Beazley Plc Share Price Drops 2% After Dividend Reset, but Zurich Bid Gap Stays Tight

March 19, 2026
Beazley Plc Share Price Drops 2% After Dividend Reset, but Zurich Bid Gap Stays Tight

LONDON, March 19, 2026, 18:13 GMT

Beazley dropped roughly 2% Thursday after the specialty insurer’s stock went ex-dividend in London. Investors picking up shares from this day onward miss out on the 25 pence payout linked to Zurich Insurance’s pending acquisition. The stock settled near 1,265p, shedding 27p from the last close—almost exactly the amount of the removed dividend.

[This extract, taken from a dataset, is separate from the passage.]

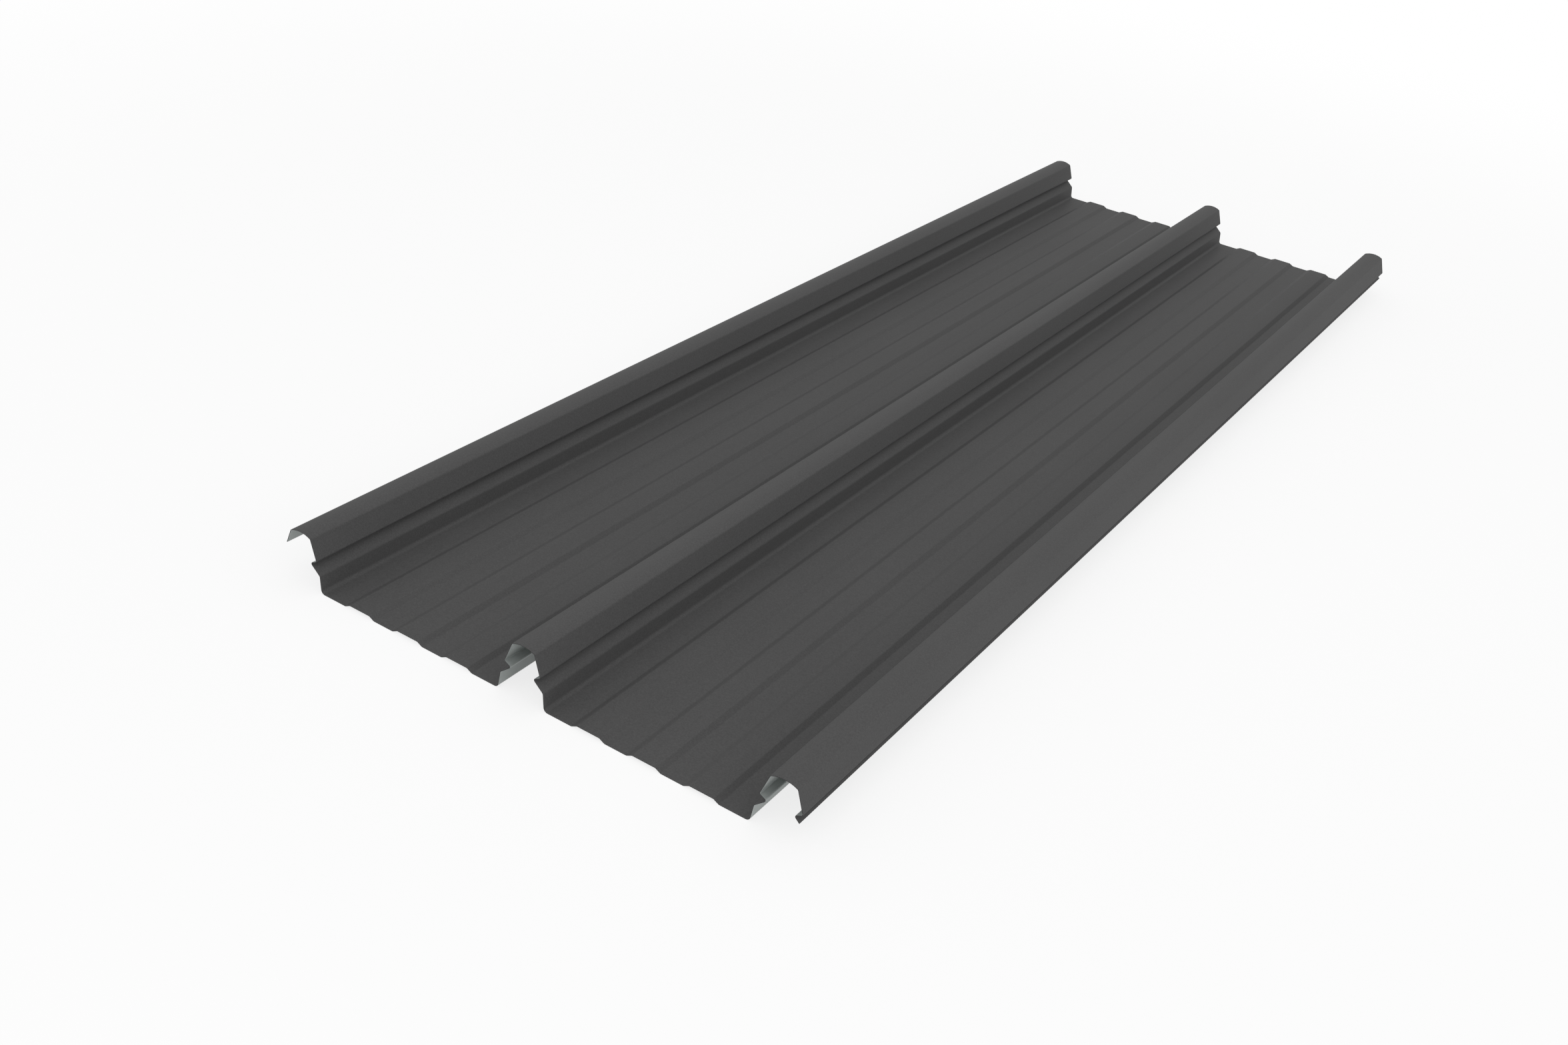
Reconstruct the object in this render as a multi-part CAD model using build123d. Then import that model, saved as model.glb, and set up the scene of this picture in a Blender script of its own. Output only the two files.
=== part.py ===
from build123d import *
from collections import namedtuple
import math
import os

# Concealed fix roof panel: one roll-formed, painted steel sheet that lies on its flat pans.
# X runs across the panel, Y along it and Z up. All sizes are in millimetres, and the section
# is measured along the middle of the sheet's thickness, up from the middle of the low pan.
# The origin is the middle of the panel's footprint, at the underside of the pans.

# Sheet
SHEET_THICKNESS = 0.53
PANEL_LENGTH = 1288.0

# Ribs, evenly spaced, as widths from web to web and heights above the pan
RIB_COUNT = 3
RIB_PITCH = 203.0
BASE_WIDTH = 39.9
BULGE_WIDTH = 36.6
BULGE_HEIGHT = 13.5
GROOVE_WIDTH = 18.7
GROOVE_HEIGHT = 21.1
LIP_WIDTH = 30.5
LIP_HEIGHT = 24.1
CREST_WIDTH = 18.9
CREST_HEIGHT = 40.2

# Side lap: the last rib fits over the first rib of the next panel with this gap between them,
# and the outer webs of both are cut off at these heights above the pan
LAP_CLEARANCE = 0.02
FIRST_EDGE_HEIGHT = 28.5
LAST_EDGE_HEIGHT = 17.1

# Flutes, alike and centred in each pan
FLUTE_COUNT = 3
FLUTE_PITCH = 45.0
FLUTE_TOP_WIDTH = 18.6
FLUTE_SLOPE_WIDTH = 4.4
FLUTE_HEIGHT = 2.25

# Bend radii at the middle of the sheet
BASE_RADIUS = 3.3
BULGE_RADIUS = 2.6
GROOVE_RADIUS = 1.4
LIP_RADIUS = 1.2
CREST_RADIUS = 1.9
FLUTE_RADIUS = 2.1

# Domed crest: its slope in degrees where it leaves its corners, and how much of the room
# between their bends its one wide arc takes
CREST_SLOPE = 25.0
CREST_ARC_SHARE = 0.98

Bend = namedtuple("Bend", "x z radius")


def web(hand, growth):
    """Bends of one web about the rib's middle, from the pan up to the crest.

    hand is -1 for the left web and 1 for the right one. growth is how far the snap-on part
    of the web, from the groove up, stands outside a plain rib's.
    """
    return [
        Bend(hand * BASE_WIDTH / 2, 0.0, BASE_RADIUS),
        Bend(hand * BULGE_WIDTH / 2, BULGE_HEIGHT, BULGE_RADIUS),
        Bend(hand * (GROOVE_WIDTH / 2 + growth), GROOVE_HEIGHT, GROOVE_RADIUS),
        Bend(hand * (LIP_WIDTH / 2 + growth), LIP_HEIGHT, LIP_RADIUS),
        Bend(hand * (CREST_WIDTH / 2 + growth), CREST_HEIGHT + growth, CREST_RADIUS),
    ]


def crest_arc(growth):
    """The crest's wide arc, as the one bend where its two end tangents meet above the rib's middle."""
    groove, lip, corner = web(1, growth)[2:]
    slope = math.radians(CREST_SLOPE)
    web_lean = math.atan2(corner.z - lip.z, lip.x - corner.x)
    taken_by_corner = corner.radius * math.tan((web_lean - slope) / 2)
    free_length = corner.x / math.cos(slope) - taken_by_corner
    radius = CREST_ARC_SHARE * free_length / math.tan(slope)
    return Bend(0.0, corner.z + corner.x * math.tan(slope), radius)


def cut_end(upper, lower, height):
    """End of a web that is cut off at a height between two of its bends."""
    share = (upper.z - height) / (upper.z - lower.z)
    return Bend(upper.x + share * (lower.x - upper.x), height, 0.0)


def rib(is_first, is_last):
    """Bends of one whole rib about its middle, from left to right."""
    growth = SHEET_THICKNESS + LAP_CLEARANCE if is_last else 0.0
    left = web(-1, growth)
    right = web(1, growth)
    if is_first:
        left = [cut_end(left[4], left[3], FIRST_EDGE_HEIGHT), left[4]]
    if is_last:
        right = [cut_end(right[2], right[1], LAST_EDGE_HEIGHT)] + right[2:]
    return left + [crest_arc(growth)] + right[::-1]


def flute():
    """Bends of one raised flute about its middle, from left to right."""
    half_top = FLUTE_TOP_WIDTH / 2
    half_foot = half_top + FLUTE_SLOPE_WIDTH
    return [
        Bend(-half_foot, 0.0, FLUTE_RADIUS),
        Bend(-half_top, FLUTE_HEIGHT, FLUTE_RADIUS),
        Bend(half_top, FLUTE_HEIGHT, FLUTE_RADIUS),
        Bend(half_foot, 0.0, FLUTE_RADIUS),
    ]


def shifted(bends, distance):
    """The same bends, moved across the panel."""
    return [bend._replace(x=bend.x + distance) for bend in bends]


def pan():
    """Bends of all flutes of one pan about its middle, from left to right."""
    first = -(FLUTE_COUNT - 1) / 2 * FLUTE_PITCH
    bends = []
    for index in range(FLUTE_COUNT):
        bends += shifted(flute(), first + index * FLUTE_PITCH)
    return bends


def section_bends():
    """All bends of the sheet, from its left free edge to its right one."""
    last = RIB_COUNT - 1
    bends = []
    for index in range(RIB_COUNT):
        rib_middle = index * RIB_PITCH
        bends += shifted(rib(index == 0, index == last), rib_middle)
        if index < last:
            bends += shifted(pan(), rib_middle + RIB_PITCH / 2)
    return bends


def cut_edges(upper, lower):
    """The two short lines that join the sheet's faces at its left and right free edges."""
    upper_ends = sorted([upper @ 0, upper @ 1], key=lambda point: point.X)
    lower_ends = sorted([lower @ 0, lower @ 1], key=lambda point: point.X)
    return [Line(top, bottom) for top, bottom in zip(upper_ends, lower_ends)]


def section_face():
    """The sheet's cross-section: half its thickness on each side of the bent middle line."""
    bends = section_bends()
    points = [(bend.x, bend.z) for bend in bends]
    radii = [bend.radius for bend in bends[1:-1]]
    middle_line = FilletPolyline(*points, radius=radii).wire()
    upper = middle_line.offset_2d(SHEET_THICKNESS / 2, side=Side.LEFT, closed=False)
    lower = middle_line.offset_2d(SHEET_THICKNESS / 2, side=Side.RIGHT, closed=False)
    return make_face(upper.edges() + lower.edges() + cut_edges(upper, lower))


def roof_panel():
    """The whole sheet, centred over the origin with the underside of its pans at height 0."""
    sheet = extrude(Plane.XZ * section_face(), amount=PANEL_LENGTH / 2, both=True)
    box = sheet.bounding_box()
    return Pos(-box.center().X, -box.center().Y, -box.min.Z) * sheet


if __name__ == "__main__":
    os.makedirs("parts", exist_ok=True)
    export_step(roof_panel(), "parts/roof_panel.step")
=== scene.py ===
"""Looks of a concealed fix roof panel: one long roll-formed steel sheet, painted on top.

The sheet is bent, thickened and finished here in place of the plain model of it, whose box
gives its length and its place. Sizes of the section are in millimetres, as the rolls are set.
Finished meshes are in metres, with X across the panel, Y along it and Z up.
"""

import logging
import math
from dataclasses import dataclass
from enum import IntEnum
from functools import reduce
from typing import Any

import bmesh
import bpy
from mathutils import Matrix, Quaternion, Vector

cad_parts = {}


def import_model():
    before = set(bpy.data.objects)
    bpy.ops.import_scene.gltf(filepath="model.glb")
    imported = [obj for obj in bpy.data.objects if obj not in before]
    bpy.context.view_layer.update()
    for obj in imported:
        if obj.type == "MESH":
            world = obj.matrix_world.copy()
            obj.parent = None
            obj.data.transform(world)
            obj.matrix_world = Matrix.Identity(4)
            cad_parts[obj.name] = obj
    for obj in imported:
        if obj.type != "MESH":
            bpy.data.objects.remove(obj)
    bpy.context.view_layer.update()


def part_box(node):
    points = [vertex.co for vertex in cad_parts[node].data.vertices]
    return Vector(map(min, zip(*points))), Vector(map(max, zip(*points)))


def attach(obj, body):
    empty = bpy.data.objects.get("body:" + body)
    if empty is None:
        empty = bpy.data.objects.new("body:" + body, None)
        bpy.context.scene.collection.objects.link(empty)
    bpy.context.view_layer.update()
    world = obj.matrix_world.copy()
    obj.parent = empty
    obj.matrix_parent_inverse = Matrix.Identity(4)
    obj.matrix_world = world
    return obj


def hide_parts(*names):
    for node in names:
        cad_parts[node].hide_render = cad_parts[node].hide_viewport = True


LOG = logging.getLogger("roof_panel")

# One millimetre in metres
MM = 0.001

# The attribute that tells how far up in the sheet a point lies, from 0 at the underside to 1 at the paint
SHEET_DEPTH = "sheet_depth"

# Nearly all of a noise pattern lies between these two values
PATTERN_LOW = 0.3
PATTERN_HIGH = 0.7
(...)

This shift is important because the stock isn’t being compared to the original 1,335p headline offer anymore. With the dividend stripped out, the focus moves to the 1,310p cash payout, which now sets the bar. Shares are still about 45p below Zurich’s price, so the spread remains tight.

With the 25p dividend now out, Thursday’s action showed investors mostly stuck to their guns on the bid. Beazley, ex-dividend, slipped just a few pence, even as the FTSE 100 tumbled 2.4%—its lowest in two months—with the Bank of England keeping rates steady and nerves rattled by the Middle East conflict.

On March 2, Zurich and Beazley struck an all-cash agreement worth 8.1 billion pounds, handing Beazley shareholders 1,310p per share and the approved 25p dividend. The next day, Zurich moved to raise 3.9 billion Swiss francs via a share sale, aiming to cover part of the acquisition bill.

Beazley confirmed shareholders on the register as of March 20 will get the 25p interim dividend, with payout set for May 1. The company also published its AGM notice earlier this week. Meanwhile, offer-related documents continued circulating Thursday—among them, a Rule 8.3 opening-position disclosure from Vanguard under the UK Takeover Code, signaling the deal has entered its procedural stage.

Zurich says the agreement remains subject to standard regulatory and antitrust approvals, and the company is targeting a closing in the back half of 2026. According to the deal documents, scheme materials are slated for March, with a shareholder vote lined up in April—those are the next key dates on traders’ calendars.

Zurich is eyeing scale in specialty insurance—think cyber, marine, aviation, space, and fine art—as well as expanding its presence at Lloyd’s of London. CEO Mario Greco described the deal as creating “the world’s leading Specialty underwriter,” with pro forma gross written premiums landing around $15 billion. Reuters

The bid has put the spotlight on rivals, too. “Softening pricing across key commercial classes typically sets the stage for a multi-year consolidation cycle,” Salman Siddiqui, associate managing director at Moody’s Ratings, told Reuters. Over at RBC Capital Markets, Ben Cohen pointed out that the drive for specialty scale comes down to “future-proof” business models. Analysts have floated Hiscox, Lancashire and Conduit as names that could be next. Reuters

Beazley’s standalone results have actually slipped. The insurer said earlier this month that pretax profit for 2025 dropped 19%, pointing to a weaker rating environment—insurers’ prices for risk—and slowing growth in cyber.

The spread still hasn’t closed. If approvals get pushed back, regulators clamp down harder, or specialty underwriting stumbles, Beazley’s share price could drift further from Zurich’s 1,310p cash offer.

Thursday’s session was mostly about the numbers on the calendar, not any new signal on the takeover. Beazley closed a shade below Zurich’s revised offer price—so, the next check-in lands with the scheme documents and that April vote.